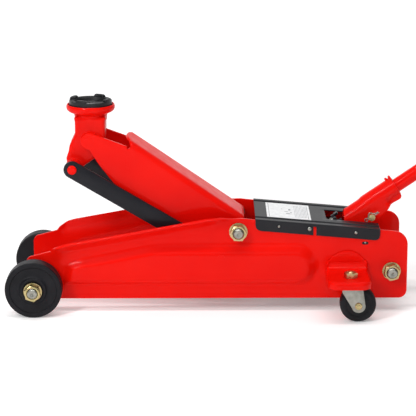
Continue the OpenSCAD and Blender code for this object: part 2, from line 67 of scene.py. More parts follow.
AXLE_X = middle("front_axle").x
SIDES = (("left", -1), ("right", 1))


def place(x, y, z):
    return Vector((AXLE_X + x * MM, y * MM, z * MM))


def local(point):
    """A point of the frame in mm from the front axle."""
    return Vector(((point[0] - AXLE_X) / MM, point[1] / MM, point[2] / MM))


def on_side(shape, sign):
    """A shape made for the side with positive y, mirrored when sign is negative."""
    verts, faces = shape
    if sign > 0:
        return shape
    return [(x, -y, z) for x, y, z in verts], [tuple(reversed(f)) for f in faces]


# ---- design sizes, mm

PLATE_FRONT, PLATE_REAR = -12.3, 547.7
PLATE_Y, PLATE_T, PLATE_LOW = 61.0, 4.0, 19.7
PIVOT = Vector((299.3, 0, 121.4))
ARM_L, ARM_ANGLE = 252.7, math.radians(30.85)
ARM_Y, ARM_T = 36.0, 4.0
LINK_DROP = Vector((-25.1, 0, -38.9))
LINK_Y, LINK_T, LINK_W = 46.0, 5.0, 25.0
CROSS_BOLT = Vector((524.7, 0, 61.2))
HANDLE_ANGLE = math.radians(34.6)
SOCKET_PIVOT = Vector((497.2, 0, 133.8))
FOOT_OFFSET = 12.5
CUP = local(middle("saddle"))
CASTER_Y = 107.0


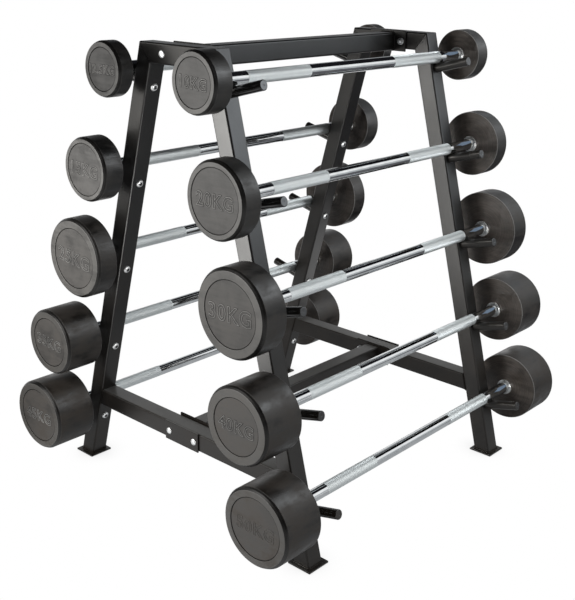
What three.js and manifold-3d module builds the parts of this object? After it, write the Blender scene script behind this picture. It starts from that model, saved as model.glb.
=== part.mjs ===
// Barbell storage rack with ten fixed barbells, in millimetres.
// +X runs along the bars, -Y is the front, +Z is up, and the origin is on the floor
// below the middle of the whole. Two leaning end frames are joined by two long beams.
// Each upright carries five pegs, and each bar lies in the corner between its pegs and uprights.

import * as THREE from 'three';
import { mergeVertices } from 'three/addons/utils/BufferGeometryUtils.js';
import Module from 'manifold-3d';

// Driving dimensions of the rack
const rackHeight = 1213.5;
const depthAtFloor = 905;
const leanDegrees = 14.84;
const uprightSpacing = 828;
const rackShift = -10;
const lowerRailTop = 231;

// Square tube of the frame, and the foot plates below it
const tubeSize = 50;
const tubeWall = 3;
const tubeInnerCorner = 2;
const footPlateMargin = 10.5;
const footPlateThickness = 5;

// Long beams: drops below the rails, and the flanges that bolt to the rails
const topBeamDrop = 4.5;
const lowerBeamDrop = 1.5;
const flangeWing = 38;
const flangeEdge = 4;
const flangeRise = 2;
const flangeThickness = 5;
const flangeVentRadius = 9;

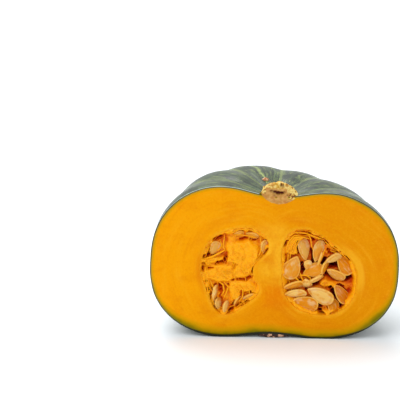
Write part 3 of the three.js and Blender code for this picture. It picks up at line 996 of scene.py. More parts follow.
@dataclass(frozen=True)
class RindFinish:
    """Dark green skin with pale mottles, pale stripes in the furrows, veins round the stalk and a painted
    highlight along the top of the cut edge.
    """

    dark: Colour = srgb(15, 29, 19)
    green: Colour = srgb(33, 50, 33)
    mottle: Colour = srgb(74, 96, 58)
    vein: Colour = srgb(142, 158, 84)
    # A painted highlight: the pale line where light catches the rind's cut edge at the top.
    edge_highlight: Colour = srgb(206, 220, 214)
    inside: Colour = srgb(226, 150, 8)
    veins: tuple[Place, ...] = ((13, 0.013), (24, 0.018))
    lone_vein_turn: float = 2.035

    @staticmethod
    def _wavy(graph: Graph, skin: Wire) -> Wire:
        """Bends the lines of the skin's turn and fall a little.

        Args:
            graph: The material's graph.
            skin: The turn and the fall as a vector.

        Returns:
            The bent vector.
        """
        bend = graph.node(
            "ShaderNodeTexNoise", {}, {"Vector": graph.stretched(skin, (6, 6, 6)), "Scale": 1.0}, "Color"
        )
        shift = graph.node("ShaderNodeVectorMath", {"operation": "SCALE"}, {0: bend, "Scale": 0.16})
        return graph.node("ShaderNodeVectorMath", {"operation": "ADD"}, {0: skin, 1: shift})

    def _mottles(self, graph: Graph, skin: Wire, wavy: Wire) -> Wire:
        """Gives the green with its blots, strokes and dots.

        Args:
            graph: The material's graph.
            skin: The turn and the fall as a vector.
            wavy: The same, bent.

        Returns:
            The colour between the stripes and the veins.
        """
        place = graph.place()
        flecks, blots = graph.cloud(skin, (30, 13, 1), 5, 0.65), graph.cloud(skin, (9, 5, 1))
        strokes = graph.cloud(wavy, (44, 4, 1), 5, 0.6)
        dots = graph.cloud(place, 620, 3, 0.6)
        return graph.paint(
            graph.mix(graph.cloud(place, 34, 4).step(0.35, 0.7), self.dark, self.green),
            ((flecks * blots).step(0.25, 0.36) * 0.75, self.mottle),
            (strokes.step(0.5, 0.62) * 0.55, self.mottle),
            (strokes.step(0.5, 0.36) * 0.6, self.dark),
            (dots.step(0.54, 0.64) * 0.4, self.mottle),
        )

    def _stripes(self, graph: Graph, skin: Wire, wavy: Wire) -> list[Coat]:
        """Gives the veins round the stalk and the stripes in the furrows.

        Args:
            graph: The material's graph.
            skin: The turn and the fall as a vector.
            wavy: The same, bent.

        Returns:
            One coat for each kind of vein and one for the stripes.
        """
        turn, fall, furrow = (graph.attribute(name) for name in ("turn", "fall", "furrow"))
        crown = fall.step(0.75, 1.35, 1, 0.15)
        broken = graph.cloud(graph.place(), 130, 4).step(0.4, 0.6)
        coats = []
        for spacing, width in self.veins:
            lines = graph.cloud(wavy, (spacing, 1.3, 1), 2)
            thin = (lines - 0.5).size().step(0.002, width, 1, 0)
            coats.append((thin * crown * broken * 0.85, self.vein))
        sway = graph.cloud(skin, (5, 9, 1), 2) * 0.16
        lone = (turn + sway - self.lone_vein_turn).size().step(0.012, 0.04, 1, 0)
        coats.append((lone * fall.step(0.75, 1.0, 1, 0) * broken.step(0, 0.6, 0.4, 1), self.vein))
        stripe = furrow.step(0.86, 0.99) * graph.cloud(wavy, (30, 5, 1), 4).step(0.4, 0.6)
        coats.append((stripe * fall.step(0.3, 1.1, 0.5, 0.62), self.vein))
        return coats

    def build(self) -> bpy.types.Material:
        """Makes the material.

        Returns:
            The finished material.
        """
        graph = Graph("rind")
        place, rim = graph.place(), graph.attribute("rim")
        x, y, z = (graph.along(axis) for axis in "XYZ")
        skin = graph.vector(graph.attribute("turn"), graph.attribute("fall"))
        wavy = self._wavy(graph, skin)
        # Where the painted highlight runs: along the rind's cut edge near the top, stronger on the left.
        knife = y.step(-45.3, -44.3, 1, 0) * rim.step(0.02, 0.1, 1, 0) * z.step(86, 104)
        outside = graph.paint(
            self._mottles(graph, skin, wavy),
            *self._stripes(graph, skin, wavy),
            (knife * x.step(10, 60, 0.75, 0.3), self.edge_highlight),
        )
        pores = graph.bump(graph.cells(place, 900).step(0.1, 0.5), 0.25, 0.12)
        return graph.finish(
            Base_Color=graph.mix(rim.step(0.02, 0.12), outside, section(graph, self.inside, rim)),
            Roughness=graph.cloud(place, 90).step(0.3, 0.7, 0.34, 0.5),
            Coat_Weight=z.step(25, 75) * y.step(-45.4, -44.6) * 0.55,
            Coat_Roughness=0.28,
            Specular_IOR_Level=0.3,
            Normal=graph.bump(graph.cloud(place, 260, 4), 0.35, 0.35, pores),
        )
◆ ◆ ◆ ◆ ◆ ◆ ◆
*YOUR GOAL*
Reproduce every line of the data verbatim.

*WRITTEN SOLUTION*
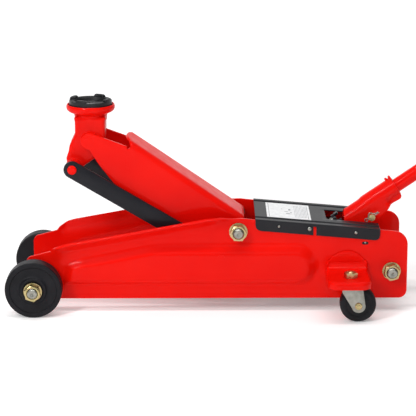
Continue the OpenSCAD and Blender code for this object: part 2, from line 67 of scene.py. More parts follow.
AXLE_X = middle("front_axle").x
SIDES = (("left", -1), ("right", 1))


def place(x, y, z):
    return Vector((AXLE_X + x * MM, y * MM, z * MM))


def local(point):
    """A point of the frame in mm from the front axle."""
    return Vector(((point[0] - AXLE_X) / MM, point[1] / MM, point[2] / MM))


def on_side(shape, sign):
    """A shape made for the side with positive y, mirrored when sign is negative."""
    verts, faces = shape
    if sign > 0:
        return shape
    return [(x, -y, z) for x, y, z in verts], [tuple(reversed(f)) for f in faces]


# ---- design sizes, mm

PLATE_FRONT, PLATE_REAR = -12.3, 547.7
PLATE_Y, PLATE_T, PLATE_LOW = 61.0, 4.0, 19.7
PIVOT = Vector((299.3, 0, 121.4))
ARM_L, ARM_ANGLE = 252.7, math.radians(30.85)
ARM_Y, ARM_T = 36.0, 4.0
LINK_DROP = Vector((-25.1, 0, -38.9))
LINK_Y, LINK_T, LINK_W = 46.0, 5.0, 25.0
CROSS_BOLT = Vector((524.7, 0, 61.2))
HANDLE_ANGLE = math.radians(34.6)
SOCKET_PIVOT = Vector((497.2, 0, 133.8))
FOOT_OFFSET = 12.5
CUP = local(middle("saddle"))
CASTER_Y = 107.0


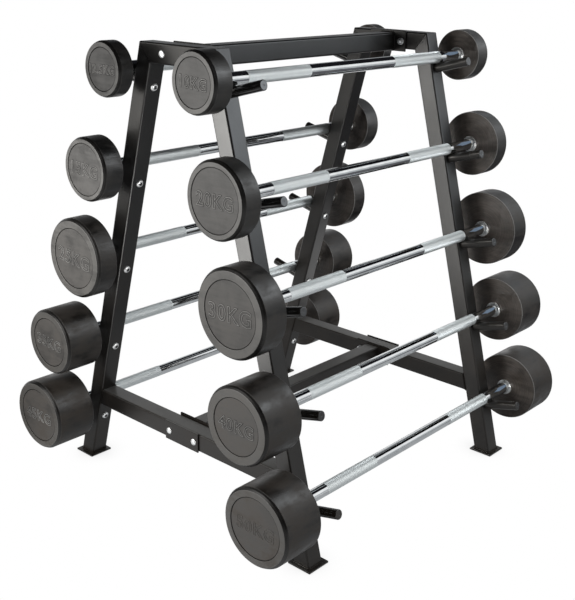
What three.js and manifold-3d module builds the parts of this object? After it, write the Blender scene script behind this picture. It starts from that model, saved as model.glb.
=== part.mjs ===
// Barbell storage rack with ten fixed barbells, in millimetres.
// +X runs along the bars, -Y is the front, +Z is up, and the origin is on the floor
// below the middle of the whole. Two leaning end frames are joined by two long beams.
// Each upright carries five pegs, and each bar lies in the corner between its pegs and uprights.

import * as THREE from 'three';
import { mergeVertices } from 'three/addons/utils/BufferGeometryUtils.js';
import Module from 'manifold-3d';

// Driving dimensions of the rack
const rackHeight = 1213.5;
const depthAtFloor = 905;
const leanDegrees = 14.84;
const uprightSpacing = 828;
const rackShift = -10;
const lowerRailTop = 231;

// Square tube of the frame, and the foot plates below it
const tubeSize = 50;
const tubeWall = 3;
const tubeInnerCorner = 2;
const footPlateMargin = 10.5;
const footPlateThickness = 5;

// Long beams: drops below the rails, and the flanges that bolt to the rails
const topBeamDrop = 4.5;
const lowerBeamDrop = 1.5;
const flangeWing = 38;
const flangeEdge = 4;
const flangeRise = 2;
const flangeThickness = 5;
const flangeVentRadius = 9;

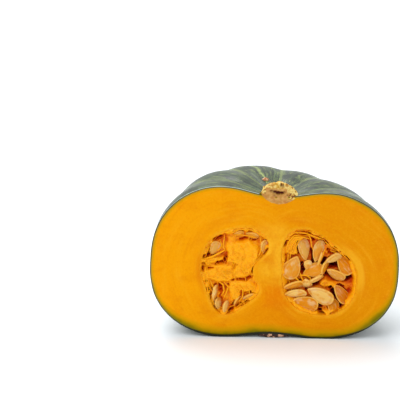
Write part 3 of the three.js and Blender code for this picture. It picks up at line 996 of scene.py. More parts follow.
@dataclass(frozen=True)
class RindFinish:
    """Dark green skin with pale mottles, pale stripes in the furrows, veins round the stalk and a painted
    highlight along the top of the cut edge.
    """

    dark: Colour = srgb(15, 29, 19)
    green: Colour = srgb(33, 50, 33)
    mottle: Colour = srgb(74, 96, 58)
    vein: Colour = srgb(142, 158, 84)
    # A painted highlight: the pale line where light catches the rind's cut edge at the top.
    edge_highlight: Colour = srgb(206, 220, 214)
    inside: Colour = srgb(226, 150, 8)
    veins: tuple[Place, ...] = ((13, 0.013), (24, 0.018))
    lone_vein_turn: float = 2.035

    @staticmethod
    def _wavy(graph: Graph, skin: Wire) -> Wire:
        """Bends the lines of the skin's turn and fall a little.

        Args:
            graph: The material's graph.
            skin: The turn and the fall as a vector.

        Returns:
            The bent vector.
        """
        bend = graph.node(
            "ShaderNodeTexNoise", {}, {"Vector": graph.stretched(skin, (6, 6, 6)), "Scale": 1.0}, "Color"
        )
        shift = graph.node("ShaderNodeVectorMath", {"operation": "SCALE"}, {0: bend, "Scale": 0.16})
        return graph.node("ShaderNodeVectorMath", {"operation": "ADD"}, {0: skin, 1: shift})

    def _mottles(self, graph: Graph, skin: Wire, wavy: Wire) -> Wire:
        """Gives the green with its blots, strokes and dots.

        Args:
            graph: The material's graph.
            skin: The turn and the fall as a vector.
            wavy: The same, bent.

        Returns:
            The colour between the stripes and the veins.
        """
        place = graph.place()
        flecks, blots = graph.cloud(skin, (30, 13, 1), 5, 0.65), graph.cloud(skin, (9, 5, 1))
        strokes = graph.cloud(wavy, (44, 4, 1), 5, 0.6)
        dots = graph.cloud(place, 620, 3, 0.6)
        return graph.paint(
            graph.mix(graph.cloud(place, 34, 4).step(0.35, 0.7), self.dark, self.green),
            ((flecks * blots).step(0.25, 0.36) * 0.75, self.mottle),
            (strokes.step(0.5, 0.62) * 0.55, self.mottle),
            (strokes.step(0.5, 0.36) * 0.6, self.dark),
            (dots.step(0.54, 0.64) * 0.4, self.mottle),
        )

    def _stripes(self, graph: Graph, skin: Wire, wavy: Wire) -> list[Coat]:
        """Gives the veins round the stalk and the stripes in the furrows.

        Args:
            graph: The material's graph.
            skin: The turn and the fall as a vector.
            wavy: The same, bent.

        Returns:
            One coat for each kind of vein and one for the stripes.
        """
        turn, fall, furrow = (graph.attribute(name) for name in ("turn", "fall", "furrow"))
        crown = fall.step(0.75, 1.35, 1, 0.15)
        broken = graph.cloud(graph.place(), 130, 4).step(0.4, 0.6)
        coats = []
        for spacing, width in self.veins:
            lines = graph.cloud(wavy, (spacing, 1.3, 1), 2)
            thin = (lines - 0.5).size().step(0.002, width, 1, 0)
            coats.append((thin * crown * broken * 0.85, self.vein))
        sway = graph.cloud(skin, (5, 9, 1), 2) * 0.16
        lone = (turn + sway - self.lone_vein_turn).size().step(0.012, 0.04, 1, 0)
        coats.append((lone * fall.step(0.75, 1.0, 1, 0) * broken.step(0, 0.6, 0.4, 1), self.vein))
        stripe = furrow.step(0.86, 0.99) * graph.cloud(wavy, (30, 5, 1), 4).step(0.4, 0.6)
        coats.append((stripe * fall.step(0.3, 1.1, 0.5, 0.62), self.vein))
        return coats

    def build(self) -> bpy.types.Material:
        """Makes the material.

        Returns:
            The finished material.
        """
        graph = Graph("rind")
        place, rim = graph.place(), graph.attribute("rim")
        x, y, z = (graph.along(axis) for axis in "XYZ")
        skin = graph.vector(graph.attribute("turn"), graph.attribute("fall"))
        wavy = self._wavy(graph, skin)
        # Where the painted highlight runs: along the rind's cut edge near the top, stronger on the left.
        knife = y.step(-45.3, -44.3, 1, 0) * rim.step(0.02, 0.1, 1, 0) * z.step(86, 104)
        outside = graph.paint(
            self._mottles(graph, skin, wavy),
            *self._stripes(graph, skin, wavy),
            (knife * x.step(10, 60, 0.75, 0.3), self.edge_highlight),
        )
        pores = graph.bump(graph.cells(place, 900).step(0.1, 0.5), 0.25, 0.12)
        return graph.finish(
            Base_Color=graph.mix(rim.step(0.02, 0.12), outside, section(graph, self.inside, rim)),
            Roughness=graph.cloud(place, 90).step(0.3, 0.7, 0.34, 0.5),
            Coat_Weight=z.step(25, 75) * y.step(-45.4, -44.6) * 0.55,
            Coat_Roughness=0.28,
            Specular_IOR_Level=0.3,
            Normal=graph.bump(graph.cloud(place, 260, 4), 0.35, 0.35, pores),
        )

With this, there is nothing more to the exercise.